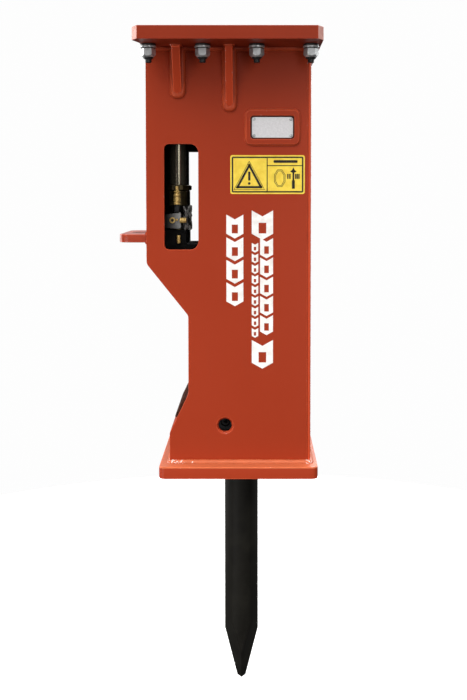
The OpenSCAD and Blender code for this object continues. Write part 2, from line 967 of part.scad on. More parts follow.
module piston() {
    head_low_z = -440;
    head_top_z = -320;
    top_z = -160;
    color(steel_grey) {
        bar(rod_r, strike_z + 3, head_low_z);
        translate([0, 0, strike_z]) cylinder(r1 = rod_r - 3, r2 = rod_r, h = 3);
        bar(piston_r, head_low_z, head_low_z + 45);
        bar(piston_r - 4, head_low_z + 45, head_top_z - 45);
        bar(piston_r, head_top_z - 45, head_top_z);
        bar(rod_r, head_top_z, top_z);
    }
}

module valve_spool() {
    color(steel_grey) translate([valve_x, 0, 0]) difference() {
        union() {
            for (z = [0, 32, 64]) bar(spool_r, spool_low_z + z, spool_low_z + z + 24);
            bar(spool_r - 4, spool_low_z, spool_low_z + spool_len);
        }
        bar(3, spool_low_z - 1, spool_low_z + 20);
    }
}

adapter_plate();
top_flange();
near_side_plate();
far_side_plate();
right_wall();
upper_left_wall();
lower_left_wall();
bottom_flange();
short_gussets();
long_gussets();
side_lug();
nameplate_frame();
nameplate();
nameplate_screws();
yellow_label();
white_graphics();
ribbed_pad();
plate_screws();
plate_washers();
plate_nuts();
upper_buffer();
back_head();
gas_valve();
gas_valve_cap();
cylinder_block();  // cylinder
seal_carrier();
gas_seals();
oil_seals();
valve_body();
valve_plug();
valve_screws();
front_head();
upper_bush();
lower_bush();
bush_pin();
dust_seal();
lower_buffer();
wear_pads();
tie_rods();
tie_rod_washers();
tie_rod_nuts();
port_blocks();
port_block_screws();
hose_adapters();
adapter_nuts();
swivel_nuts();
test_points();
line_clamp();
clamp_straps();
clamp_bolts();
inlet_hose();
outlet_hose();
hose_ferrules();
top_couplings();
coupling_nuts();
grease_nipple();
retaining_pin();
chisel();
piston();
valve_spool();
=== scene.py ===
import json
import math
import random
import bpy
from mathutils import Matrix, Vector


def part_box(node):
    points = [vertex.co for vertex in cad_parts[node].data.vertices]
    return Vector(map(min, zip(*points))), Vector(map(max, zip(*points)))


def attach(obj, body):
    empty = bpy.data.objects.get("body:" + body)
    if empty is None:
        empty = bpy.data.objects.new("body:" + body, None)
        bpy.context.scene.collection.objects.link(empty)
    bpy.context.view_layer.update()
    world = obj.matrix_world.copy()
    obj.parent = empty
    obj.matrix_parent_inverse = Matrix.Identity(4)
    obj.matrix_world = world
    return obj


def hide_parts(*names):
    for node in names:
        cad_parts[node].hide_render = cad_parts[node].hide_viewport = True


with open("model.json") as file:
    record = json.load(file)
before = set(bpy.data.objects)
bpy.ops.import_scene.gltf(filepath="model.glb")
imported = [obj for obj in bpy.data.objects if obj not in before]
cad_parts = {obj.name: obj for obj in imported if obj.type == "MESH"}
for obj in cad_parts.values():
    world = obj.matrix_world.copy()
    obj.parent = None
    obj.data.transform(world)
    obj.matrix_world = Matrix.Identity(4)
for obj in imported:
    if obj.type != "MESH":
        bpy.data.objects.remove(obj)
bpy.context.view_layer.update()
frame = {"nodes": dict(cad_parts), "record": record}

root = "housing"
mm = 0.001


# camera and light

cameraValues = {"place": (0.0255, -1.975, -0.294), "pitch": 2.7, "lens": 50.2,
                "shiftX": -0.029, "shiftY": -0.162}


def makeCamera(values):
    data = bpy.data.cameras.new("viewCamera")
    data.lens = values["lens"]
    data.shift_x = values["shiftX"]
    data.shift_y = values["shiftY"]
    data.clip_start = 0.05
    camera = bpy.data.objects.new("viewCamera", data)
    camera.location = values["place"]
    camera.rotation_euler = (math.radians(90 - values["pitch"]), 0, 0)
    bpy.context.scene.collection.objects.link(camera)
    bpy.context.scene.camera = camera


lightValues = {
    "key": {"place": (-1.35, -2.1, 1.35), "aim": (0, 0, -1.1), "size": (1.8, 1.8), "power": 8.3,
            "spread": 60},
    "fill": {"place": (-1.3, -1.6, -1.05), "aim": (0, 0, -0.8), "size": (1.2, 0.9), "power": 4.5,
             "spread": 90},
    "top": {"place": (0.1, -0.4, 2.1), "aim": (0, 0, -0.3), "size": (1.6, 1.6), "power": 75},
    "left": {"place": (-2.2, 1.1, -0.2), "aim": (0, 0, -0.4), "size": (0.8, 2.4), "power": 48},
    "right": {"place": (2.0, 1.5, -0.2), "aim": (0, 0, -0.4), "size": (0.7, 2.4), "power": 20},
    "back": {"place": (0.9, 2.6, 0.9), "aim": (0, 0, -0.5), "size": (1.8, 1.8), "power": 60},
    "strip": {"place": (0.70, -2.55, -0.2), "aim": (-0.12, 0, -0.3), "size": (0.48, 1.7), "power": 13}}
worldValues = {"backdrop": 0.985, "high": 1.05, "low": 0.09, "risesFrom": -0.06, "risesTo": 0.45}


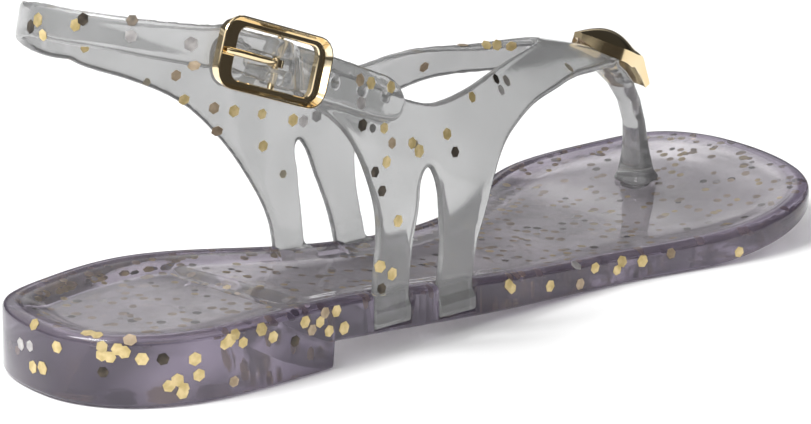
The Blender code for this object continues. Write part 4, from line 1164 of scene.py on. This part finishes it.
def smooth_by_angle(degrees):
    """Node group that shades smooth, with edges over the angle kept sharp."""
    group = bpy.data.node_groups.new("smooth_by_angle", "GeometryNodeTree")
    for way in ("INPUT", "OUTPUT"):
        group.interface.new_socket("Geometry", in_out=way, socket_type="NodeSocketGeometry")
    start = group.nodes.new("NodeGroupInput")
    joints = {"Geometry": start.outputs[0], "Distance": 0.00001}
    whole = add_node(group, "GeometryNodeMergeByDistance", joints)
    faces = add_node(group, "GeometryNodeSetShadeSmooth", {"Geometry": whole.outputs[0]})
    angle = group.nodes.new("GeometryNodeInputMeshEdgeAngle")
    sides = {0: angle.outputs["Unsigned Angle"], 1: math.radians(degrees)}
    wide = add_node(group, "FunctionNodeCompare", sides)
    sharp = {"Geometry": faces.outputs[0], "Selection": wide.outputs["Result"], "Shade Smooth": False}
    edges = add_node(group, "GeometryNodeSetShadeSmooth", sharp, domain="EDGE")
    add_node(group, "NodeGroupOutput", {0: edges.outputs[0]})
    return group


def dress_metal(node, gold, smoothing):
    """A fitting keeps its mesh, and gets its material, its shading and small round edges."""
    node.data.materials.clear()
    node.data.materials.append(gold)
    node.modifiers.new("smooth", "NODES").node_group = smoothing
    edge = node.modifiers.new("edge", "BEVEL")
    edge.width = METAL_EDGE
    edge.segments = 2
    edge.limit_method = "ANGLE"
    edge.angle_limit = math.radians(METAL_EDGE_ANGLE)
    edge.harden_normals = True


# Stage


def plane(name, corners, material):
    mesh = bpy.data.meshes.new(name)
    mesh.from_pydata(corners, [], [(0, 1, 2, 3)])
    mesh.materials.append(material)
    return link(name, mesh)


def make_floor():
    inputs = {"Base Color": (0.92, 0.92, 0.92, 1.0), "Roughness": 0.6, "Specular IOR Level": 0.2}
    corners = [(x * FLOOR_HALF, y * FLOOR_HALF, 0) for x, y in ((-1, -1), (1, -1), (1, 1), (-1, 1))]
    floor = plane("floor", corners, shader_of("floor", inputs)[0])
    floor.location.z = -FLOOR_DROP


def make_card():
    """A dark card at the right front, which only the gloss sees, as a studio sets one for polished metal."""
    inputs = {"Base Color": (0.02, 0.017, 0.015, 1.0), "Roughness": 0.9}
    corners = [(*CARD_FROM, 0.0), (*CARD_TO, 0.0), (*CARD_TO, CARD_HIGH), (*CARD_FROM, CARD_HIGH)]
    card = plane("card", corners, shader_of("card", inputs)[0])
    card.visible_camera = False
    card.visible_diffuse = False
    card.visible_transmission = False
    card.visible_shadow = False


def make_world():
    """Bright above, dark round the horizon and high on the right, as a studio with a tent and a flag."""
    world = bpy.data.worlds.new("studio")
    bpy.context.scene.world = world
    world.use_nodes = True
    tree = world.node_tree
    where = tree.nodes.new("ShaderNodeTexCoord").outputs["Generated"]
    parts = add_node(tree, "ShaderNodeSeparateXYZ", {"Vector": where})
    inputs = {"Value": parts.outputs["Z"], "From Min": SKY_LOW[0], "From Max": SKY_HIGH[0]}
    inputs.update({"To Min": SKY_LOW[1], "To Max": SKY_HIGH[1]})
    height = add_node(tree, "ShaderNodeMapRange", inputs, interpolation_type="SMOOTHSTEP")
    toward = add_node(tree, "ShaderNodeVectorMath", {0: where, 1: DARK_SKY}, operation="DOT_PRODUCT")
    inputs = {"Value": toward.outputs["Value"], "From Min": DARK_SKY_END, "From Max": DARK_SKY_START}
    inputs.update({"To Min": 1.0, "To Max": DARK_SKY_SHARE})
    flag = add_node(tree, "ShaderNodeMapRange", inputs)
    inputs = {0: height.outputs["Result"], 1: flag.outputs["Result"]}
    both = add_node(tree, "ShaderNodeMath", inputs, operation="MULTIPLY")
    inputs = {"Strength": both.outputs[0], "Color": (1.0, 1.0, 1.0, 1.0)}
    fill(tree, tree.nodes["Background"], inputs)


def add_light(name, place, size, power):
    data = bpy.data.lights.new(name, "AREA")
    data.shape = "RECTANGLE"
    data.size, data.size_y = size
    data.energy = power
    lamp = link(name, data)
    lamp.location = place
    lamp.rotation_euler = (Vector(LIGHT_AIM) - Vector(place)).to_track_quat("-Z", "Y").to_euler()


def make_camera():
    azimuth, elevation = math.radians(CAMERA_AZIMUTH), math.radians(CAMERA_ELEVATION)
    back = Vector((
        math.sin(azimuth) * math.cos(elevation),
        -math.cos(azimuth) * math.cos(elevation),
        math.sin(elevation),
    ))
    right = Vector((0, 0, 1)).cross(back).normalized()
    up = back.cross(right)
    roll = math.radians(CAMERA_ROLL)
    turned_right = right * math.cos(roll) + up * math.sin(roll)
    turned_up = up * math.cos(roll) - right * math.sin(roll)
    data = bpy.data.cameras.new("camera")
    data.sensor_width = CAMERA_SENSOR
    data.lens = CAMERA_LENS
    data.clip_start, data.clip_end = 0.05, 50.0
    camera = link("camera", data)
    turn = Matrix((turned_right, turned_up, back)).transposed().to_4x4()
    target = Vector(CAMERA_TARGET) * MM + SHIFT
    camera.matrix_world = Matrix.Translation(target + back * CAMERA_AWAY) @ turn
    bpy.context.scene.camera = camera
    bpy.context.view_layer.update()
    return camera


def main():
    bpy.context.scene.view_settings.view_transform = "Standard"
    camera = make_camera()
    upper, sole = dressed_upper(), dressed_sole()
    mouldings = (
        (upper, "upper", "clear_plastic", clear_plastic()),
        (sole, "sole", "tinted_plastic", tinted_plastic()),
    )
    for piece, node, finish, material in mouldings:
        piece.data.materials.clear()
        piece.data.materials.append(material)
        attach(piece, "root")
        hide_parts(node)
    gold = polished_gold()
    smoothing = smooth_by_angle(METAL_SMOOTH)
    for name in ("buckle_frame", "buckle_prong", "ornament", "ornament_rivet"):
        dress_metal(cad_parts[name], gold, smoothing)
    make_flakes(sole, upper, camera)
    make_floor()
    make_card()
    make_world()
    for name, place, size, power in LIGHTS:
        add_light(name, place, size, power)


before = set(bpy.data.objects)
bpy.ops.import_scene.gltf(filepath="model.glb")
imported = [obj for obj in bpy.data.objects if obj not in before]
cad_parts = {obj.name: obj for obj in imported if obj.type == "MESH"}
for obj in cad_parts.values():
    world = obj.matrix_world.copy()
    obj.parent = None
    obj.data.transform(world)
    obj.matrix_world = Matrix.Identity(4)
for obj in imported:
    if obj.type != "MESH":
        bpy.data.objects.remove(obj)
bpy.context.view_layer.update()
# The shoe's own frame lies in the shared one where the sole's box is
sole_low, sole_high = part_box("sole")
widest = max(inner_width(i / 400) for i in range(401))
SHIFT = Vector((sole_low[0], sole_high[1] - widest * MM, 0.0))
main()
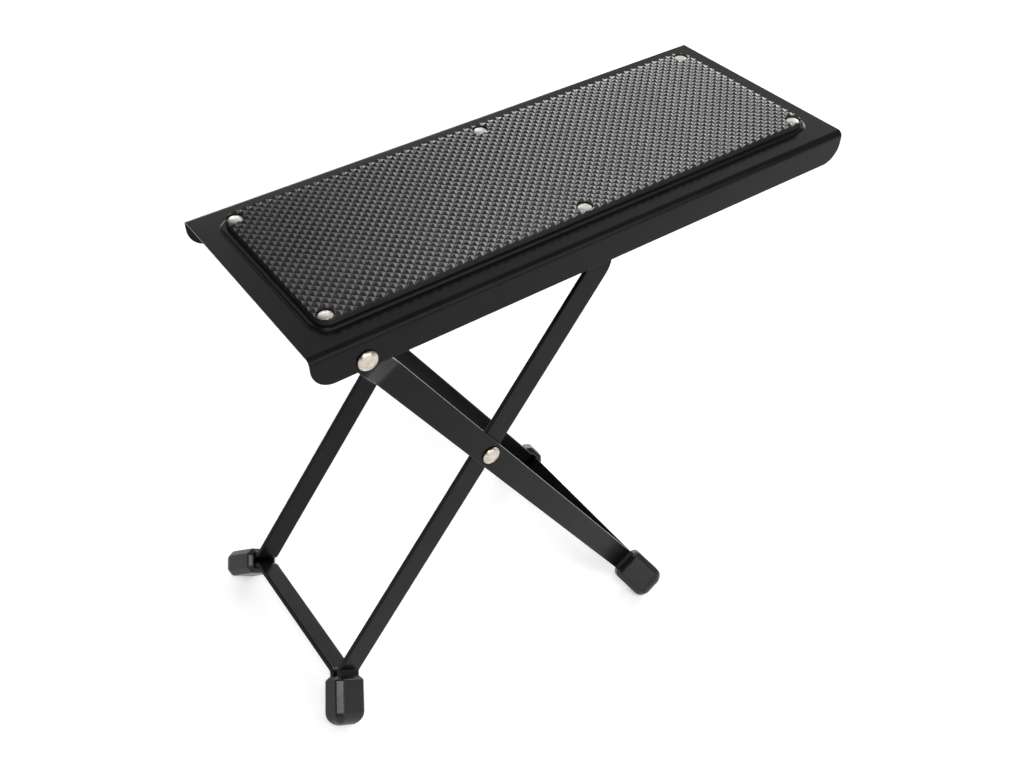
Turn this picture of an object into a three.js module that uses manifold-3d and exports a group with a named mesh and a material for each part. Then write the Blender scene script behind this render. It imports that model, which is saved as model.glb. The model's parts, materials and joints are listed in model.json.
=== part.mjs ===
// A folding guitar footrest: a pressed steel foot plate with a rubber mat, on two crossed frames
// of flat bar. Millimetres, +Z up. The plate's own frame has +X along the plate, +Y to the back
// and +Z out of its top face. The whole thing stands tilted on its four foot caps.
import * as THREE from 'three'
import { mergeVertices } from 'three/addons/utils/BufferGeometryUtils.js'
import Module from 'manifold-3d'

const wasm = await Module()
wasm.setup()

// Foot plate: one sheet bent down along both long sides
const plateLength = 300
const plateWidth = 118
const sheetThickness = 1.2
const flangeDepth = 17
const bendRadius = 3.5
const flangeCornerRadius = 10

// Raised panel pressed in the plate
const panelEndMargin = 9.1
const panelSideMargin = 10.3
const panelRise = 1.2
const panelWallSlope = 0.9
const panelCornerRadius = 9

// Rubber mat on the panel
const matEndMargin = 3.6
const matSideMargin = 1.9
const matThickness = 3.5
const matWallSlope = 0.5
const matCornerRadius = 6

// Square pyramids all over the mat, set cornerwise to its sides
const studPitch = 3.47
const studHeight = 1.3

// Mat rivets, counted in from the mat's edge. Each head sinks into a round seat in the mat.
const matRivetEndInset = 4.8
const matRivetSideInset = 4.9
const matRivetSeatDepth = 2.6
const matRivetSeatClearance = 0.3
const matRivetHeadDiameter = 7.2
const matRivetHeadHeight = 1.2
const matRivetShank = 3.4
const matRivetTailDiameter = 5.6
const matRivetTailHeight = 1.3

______

In the data above, find the line that contains "Turn this picture" and the line that contains "const panelCornerRadius = 9". Repeat exactly those lines and every line between them, and only those.

SOLUTION:
Turn this picture of an object into a three.js module that uses manifold-3d and exports a group with a named mesh and a material for each part. Then write the Blender scene script behind this render. It imports that model, which is saved as model.glb. The model's parts, materials and joints are listed in model.json.
=== part.mjs ===
// A folding guitar footrest: a pressed steel foot plate with a rubber mat, on two crossed frames
// of flat bar. Millimetres, +Z up. The plate's own frame has +X along the plate, +Y to the back
// and +Z out of its top face. The whole thing stands tilted on its four foot caps.
import * as THREE from 'three'
import { mergeVertices } from 'three/addons/utils/BufferGeometryUtils.js'
import Module from 'manifold-3d'

const wasm = await Module()
wasm.setup()

// Foot plate: one sheet bent down along both long sides
const plateLength = 300
const plateWidth = 118
const sheetThickness = 1.2
const flangeDepth = 17
const bendRadius = 3.5
const flangeCornerRadius = 10

// Raised panel pressed in the plate
const panelEndMargin = 9.1
const panelSideMargin = 10.3
const panelRise = 1.2
const panelWallSlope = 0.9
const panelCornerRadius = 9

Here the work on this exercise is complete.